Michael Flynn, the former Army general who was an adviser to the Trump campaign and the president’s first national security adviser, told Breitbart News in August 2016 that Islamist terrorist groups have cut deals with Mexican cartels to access smuggling routes into the United States.
And in 2015, when White House Chief of Staff John F. Kelly was still serving as a Marine Corps general and as commander of U.S. Southern Command, he told Congress that Mexican cartels “could unwittingly, or even wittingly, facilitate the movement of terrorist operatives or weapons of mass destruction toward our borders.”
But is the risk real?
In a word: “No.” That’s what Christopher Wilson, deputy director of the Mexico Institute at the Woodrow Wilson International Center for Scholars, told the Texas Tribune when the outlet asked him about this last year. “The Texas-Mexico border is not particularly vulnerable to terrorism.”
Other experts agree. “I haven’t seen this as a method that terrorists have regularly used,” Daveed Gartenstein-Ross, a senior fellow at the Foundation for Defense of Democracies, told PolitiFact. “There are more efficient ways to get in where you don’t have to violate U.S. law.”
The numbers bear that out. In the first nine months of 2016, Border Patrol apprehended 1,004 people trying to cross into the United States illegally from “special interest” countries with active terrorist groups such as Afghanistan, Iran, Iraq, Pakistan and Syria. The vast, vast majority of those apprehended were from Pakistan and Bangladesh. Just 172 were not from those two countries. And of those 172, just nine came from places labeled as state sponsors of terrorism. (It’s worth noting, too, that there’s no evidence people crossing from “special interest” countries are necessarily terrorists.)
Homeland Security Committee Chairman Michael McCaul (R-Tex.) told the Texas Tribune there’s “hardly any evidence” of terrorists crossing over the southwestern border. “The bad news,” he continued, “is they have the opportunity as long as our border is open.” According to one 2015 report, just a handful of people with ties to Islamic terrorist organizations have ever been caught crossing the U.S.-Mexico border.

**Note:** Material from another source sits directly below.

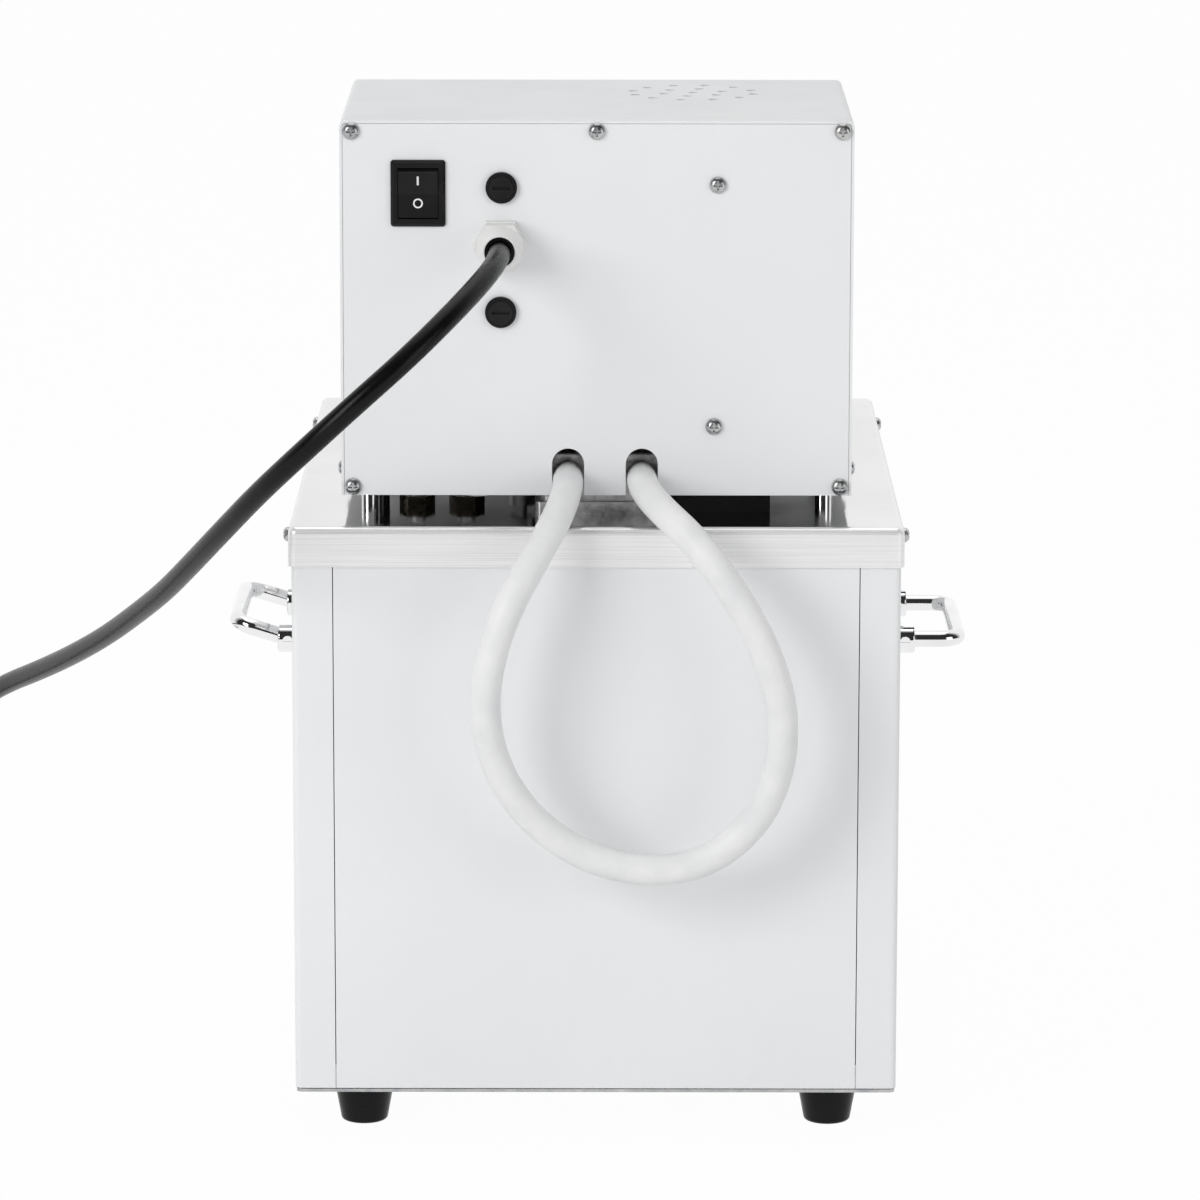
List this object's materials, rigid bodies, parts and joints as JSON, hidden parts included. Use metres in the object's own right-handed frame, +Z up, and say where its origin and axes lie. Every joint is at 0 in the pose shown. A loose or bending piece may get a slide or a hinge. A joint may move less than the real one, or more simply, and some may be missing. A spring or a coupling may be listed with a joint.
{
  "type": "circulating oil bath",
  "caption": "Bench circulating oil bath with a lidded heated tank, a pump and control head on posts, a looped circulation hose, folding handles and a mains lead.",
  "frame": {"origin": "middle of the footprint, on the surface the feet stand on", "axes": "+Z up, -Y towards the service side with switch and hose, +X to the right seen from there"},
  "size_m": [0.7212, 0.5149, 0.486],
  "materials": {
    "painted_white": "fine satin powder coat",
    "stainless_brushed": "brushed skirt and polished deck",
    "stainless_plain": "mill finish",
    "chrome": "bright plating",
    "zinc": "bright zinc plating",
    "cast_alloy": "as cast",
    "black_plastic": "moulded, fine texture",
    "black_gloss": "moulded, glossy",
    "white_nylon": "natural nylon",
    "black_rubber": "moulded rubber",
    "silicone": "translucent white silicone",
    "brass": "nickel-free brass",
    "wool": "mineral wool",
    "glass_dark": "tinted window",
    "glass_clear": "clear tube",
    "board_green": "circuit board",
    "motor_grey": "grey enamel",
    "key_grey": "moulded"
  },
  "bodies": {
    "bath": {"feet": "black_rubber", "bottom_tray": "zinc", "case_shell": "painted_white", "rear_panel": "painted_white", "deck": "stainless_brushed", "tank": "stainless_plain", "insulation": "wool", "lid": "stainless_brushed", "lid_knob": "black_plastic", "head_posts": "chrome", "head_base": "painted_white", "head_cover": "painted_white", "head_back_panel": "painted_white", "head_front_panel": "painted_white", "head_screws": "zinc", "side_screws": "zinc", "case_screws": "zinc", "relay_plate": "cast_alloy", "solid_state_relay": "black_plastic", "pump_motor": "motor_grey", "motor_base": "black_plastic", "pump_housing": "stainless_plain", "port_block": "cast_alloy", "hose_spigots": "brass", "port_pipes": "stainless_plain", "heater": "stainless_plain", "heater_bushings": "brass", "temperature_probe": "stainless_plain", "lead_sleeve": "black_rubber", "cable_bushing": "white_nylon", "switch_housing": "black_gloss", "fuse_holders": "black_gloss", "fuses": "glass_clear", "panel_nuts": "white_nylon", "gland_body": "white_nylon", "gland_nut": "white_nylon", "gland_seal": "black_rubber", "control_bezel": "black_plastic", "display": "glass_dark", "control_board": "board_green", "handle_bosses": "chrome", "handle_pins": "chrome", "hose": "silicone", "power_cord": "black_rubber", "cord_coil": "black_rubber", "cord_tail": "black_rubber", "plug_body": "black_plastic", "plug_pins": "brass"},
    "pump_rotor": {"motor_shaft": "stainless_plain", "cooling_fan": "black_plastic", "pump_impeller": "stainless_plain"},
    "main_rocker": {"switch_rocker": "black_gloss"},
    "upper_fuse_cap": {"fuse_cap_upper": "black_plastic"},
    "lower_fuse_cap": {"fuse_cap_lower": "black_plastic"},
    "right_handle": {"right_bail": "chrome"},
    "left_handle": {"left_bail": "chrome"},
    "set_key": {"key_1": "key_grey"},
    "shift_key": {"key_2": "key_grey"},
    "down_key": {"key_3": "key_grey"},
    "up_key": {"key_4": "key_grey"}
  },
  "joints": [
    {"name": "pump_spin", "type": "hinge", "parent": "bath", "child": "pump_rotor", "pos_m": [0.0466, -0.0485, 0.27], "axis": [0, 0, 1], "continuous": true},
    {"name": "rocker_tip", "type": "hinge", "parent": "bath", "child": "main_rocker", "pos_m": [-0.0837, -0.1605, 0.4519], "axis": [1, 0, 0], "range_deg": [-20, 0]},
    {"name": "upper_cap_turn", "type": "hinge", "parent": "bath", "child": "upper_fuse_cap", "pos_m": [-0.0447, -0.161, 0.4546], "axis": [0, -1, 0], "range_deg": [0, 90]},
    {"name": "lower_cap_turn", "type": "hinge", "parent": "bath", "child": "lower_fuse_cap", "pos_m": [-0.0451, -0.161, 0.3957], "axis": [0, -1, 0], "range_deg": [0, 90]},
    {"name": "right_fold", "type": "hinge", "parent": "bath", "child": "right_handle", "pos_m": [0.1522, 0, 0.215], "axis": [0, -1, 0], "range_deg": [0, 90]},
    {"name": "left_fold", "type": "hinge", "parent": "bath", "child": "left_handle", "pos_m": [-0.1522, 0, 0.215], "axis": [0, 1, 0], "range_deg": [-17, 73]},
    {"name": "set_press", "type": "slide", "parent": "bath", "child": "set_key", "axis": [0, -1, 0], "range_m": [0, 0.0008], "stiffness_N_per_m": 400, "springref_m": -0.001},
    {"name": "shift_press", "type": "slide", "parent": "bath", "child": "shift_key", "axis": [0, -1, 0], "range_m": [0, 0.0008], "stiffness_N_per_m": 400, "springref_m": -0.001},
    {"name": "down_press", "type": "slide", "parent": "bath", "child": "down_key", "axis": [0, -1, 0], "range_m": [0, 0.0008], "stiffness_N_per_m": 400, "springref_m": -0.001},
    {"name": "up_press", "type": "slide", "parent": "bath", "child": "up_key", "axis": [0, -1, 0], "range_m": [0, 0.0008], "stiffness_N_per_m": 400, "springref_m": -0.001}
  ]
}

It’s worth noting, too, that the Muslim extremists who have perpetrated terrorist attacks in the United States were either second-generation immigrants, like Omar Mateen, whose assault on Pulse night club in Orlando killed 49, or else in the United States legally, like the men who perpetrated the 9/11 attacks.
It is also worth noting, however, that there is some indication that the Islamic State has at least considered getting into the United States from Mexico. In one of their magazines, Islamic State fighters imagine smuggling a nuclear device from Pakistan to South America, then transporting it north across the border. “From there it’s just a quick hop through a smuggling tunnel and … presto, they’re mingling with another 12 million ‘illegal’ aliens in America with a nuclear bomb in the trunk of their car,” the 2015 article explains.
When asked about this, Obama administration officials then called it “speculative,” saying that they don’t have a “ton of credible, validated intelligence that suggests that ISIS is trying to exploit specific routes” in the United States. He and others noted that since 1995, Customs and Border Protection has spent more than $2.5 billion setting up radiation detection at all points of entry into the country. Officials say they can scan nearly 100 percent of all truck cargo and cargo carried by private vehicles.
Experts and officials have warned that vigilance is important. And they’ve pointed out that the Canadian border — nearly three times as long and significantly less secure — may actually pose the bigger threat. Just 2,000 Border Patrol agents are stationed along that border, compared with the 18,000 in the South.
According to the Daily Beast, seven monthly reports from 2014 to 2016 show that more people on the terrorist watch list tried to enter the United States from Canada then Mexico. “We are looking the wrong direction,” said a senior DHS official familiar with the data told the outlet. “Not to say that Mexico isn’t a problem, but the real bad guys aren’t coming from there — at least not yet.”